The State Bar of Texas, the Texas Access to Justice Commission, the American Bar Association, and others proudly support National Pro Bono Celebration Week (October 21-27). Pro Bono week is an opportunity to educate the public about the good work the legal community does to improve the lives of vulnerable Texans and to encourage more individuals to get involved in pro bono support of the legal system. During the week we will feature stories of pro bono volunteers.

Jacqueline B. Williams is the owner and lead attorney at J.B. Williams in Allen. She practices in the areas of family law, juvenile justice, personal injury, and contract law.

What kind of pro bono work do you do and how long have you been doing it?
I’ve been taking pro bono cases through Legal Aid of NorthWest Texas since 2000. Prior to that, I volunteered only at clinics in Dallas. I’ve tried to continue attending clinics to help out since that time and to try to attend one clinic each month. I’ve generally handled family law matters, everything from divorces and custody modifications to child support and wills. Over the years I have felt more confident in handling matters involving family violence.

What have you learned from doing pro bono?
There are always people who need assistance but cannot afford an attorney to assist them.

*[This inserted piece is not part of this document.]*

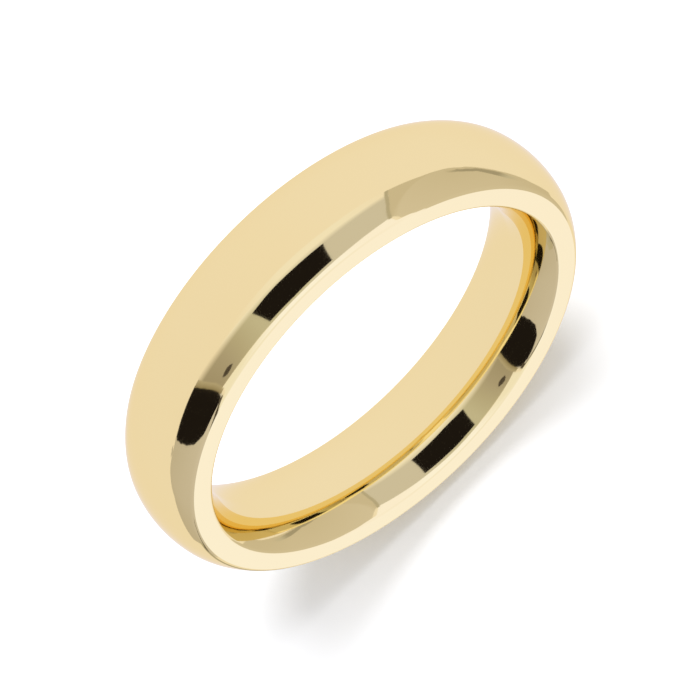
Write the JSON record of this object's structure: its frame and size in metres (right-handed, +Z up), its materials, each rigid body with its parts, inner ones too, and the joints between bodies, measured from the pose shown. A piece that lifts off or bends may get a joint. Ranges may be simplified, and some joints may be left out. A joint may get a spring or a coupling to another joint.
{
  "type": "wedding band",
  "caption": "Plain domed finger ring in polished pale yellow gold, with a rounded comfort-fit inside and narrow flat sides.",
  "frame": {"origin": "centre of the finger hole, at mid-width", "axes": "+Y along the finger hole, +Z up with the ring standing on its rim, +X across the ring"},
  "size_m": [0.0242, 0.005, 0.0242],
  "materials": {
    "polished_gold": "mirror-polished pale yellow gold"
  },
  "bodies": {
    "root": {"band": "polished_gold"}
  },
  "joints": []
}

Sometimes their matters are fairly simple (at least for attorneys) and other times they are extremely complicated. But I feel that every matter I have handled has allowed the client to be fairly represented and has provided him or her with the security that someone was on his or her side. I’ve met people at their worst time, and for those through Legal Aid, at their worst financial time as well. Nearly every client I’ve spoken with at the clinics has been extremely happy and courteous. And I’ve sometimes heard back from some of the them as they have moved forward in life and things have improved for them—little cards or emails telling me that they are so happy to be past that point and to thank me for my time. It’s a wonderful feeling giving back to individuals and their families.

What is your favorite pro bono story?
My favorite was a case where the client went to a clinic for assistance only after her mother insisted. I could tell at the initial meeting when I agreed to handle the matter that she was considering returning to the marriage situation. I was able to express my concern after listening to a lot of details, spending more time than with most clients for the initial interview. When the client left, she was willing to move forward and file for the divorce. While the case was pending there were several incidents, and the client would call me panicked and ready to back down but always ended the calls feeling better and wanting to move forward. The family had tried for years to get her to walk away but the lack of finances and fears had held her hostage. She sent me a beautiful card after and thanked me for providing her the support and strength she needed. I had that card tacked on my board for years to remind me that sometimes they just need to know that someone they’ve never met believes in them and is willing to help them get free.